Realtors® specializing in commercial real estate should have confidence that growth in the market will continue, although one hurdle that continues to affect the market is the lack of available financing to small commercial real estate investors, due in large part to regulatory uncertainty.
Unemployment has declined to 4.4 percent and consumer confidence is at its highest point in 15 years. “A rising interest rate environment is likely to halt commercial price growth or even cause a minor decline, an outlook supported by the growing economy and the over 2 million jobs gained in the past year,” said Jamie Yaman, CCBR President.
Global commercial investments have also slowed, which in the first quarter of 2017 decreased nearly 20 percent year-over-year; however, certain U.S. markets are seeing good global cash flow with $76 billion flowing to the U.S. “International buyers are likely to play a greater role in the U.S. market this year. During the past five years, a near majority of Realtors® experienced an increase in the number of international clients; we expect international buying activity to grow in 2017, which will have an overall positive impact on the commercial market’s ongoing recovery,” said Yaman.

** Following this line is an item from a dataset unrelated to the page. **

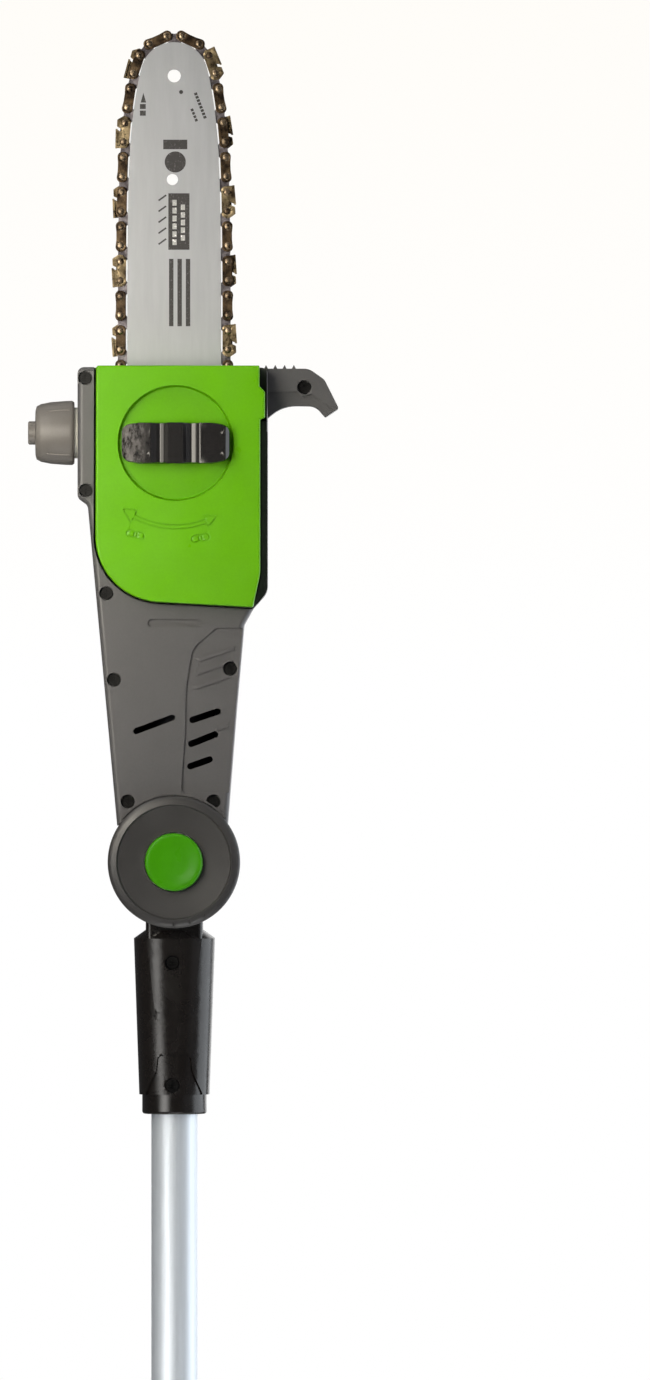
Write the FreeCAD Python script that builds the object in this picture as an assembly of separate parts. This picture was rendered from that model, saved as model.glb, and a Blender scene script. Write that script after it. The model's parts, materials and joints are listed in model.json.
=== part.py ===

One major obstacle that continues to affect the market is the lack of available financing to small commercial real estate investors. “Realtors® are seeing evidence of markets being impacted by regulators’ increased scrutiny of banks’ balance sheet allocations to commercial real estate loans,” said Yaman. “Considering that 64 percent of Realtor® clients get their financing from banks, this is likely to impact transaction flow as lending conditions tightened in 37 percent of Realtors®’ markets, a four percent increase from last year.”
According to the National Association of Realtors®’s Commercial Real Estate 2016 Lending Survey, Realtors® reported a significant drawback when it came to financing for buyers of properties under $2 million, which makes up 83 percent of Realtors®’ clients in the commercial sector. These small businesses are typically financed by private investors or local and regional banks. Thirty-five percent of commercial members reported they had commercial transactions fail in the past year due to a lack of financing.
The Cortland County Board of Realtors® said regulatory uncertainty of financial institutions are accounting for the lack of capital in commercial lending for smaller properties. CCBR along with NAR believe in protecting and enhancing the flow of capital to commercial real estate.
“Realtors® build communities, and those who own or invest in commercial real estate spaces help strengthen those communities and support millions of jobs nationwide. It’s imperative that we continue to advocate for enhancing the flow of capital to commercial real estate,” said Yaman.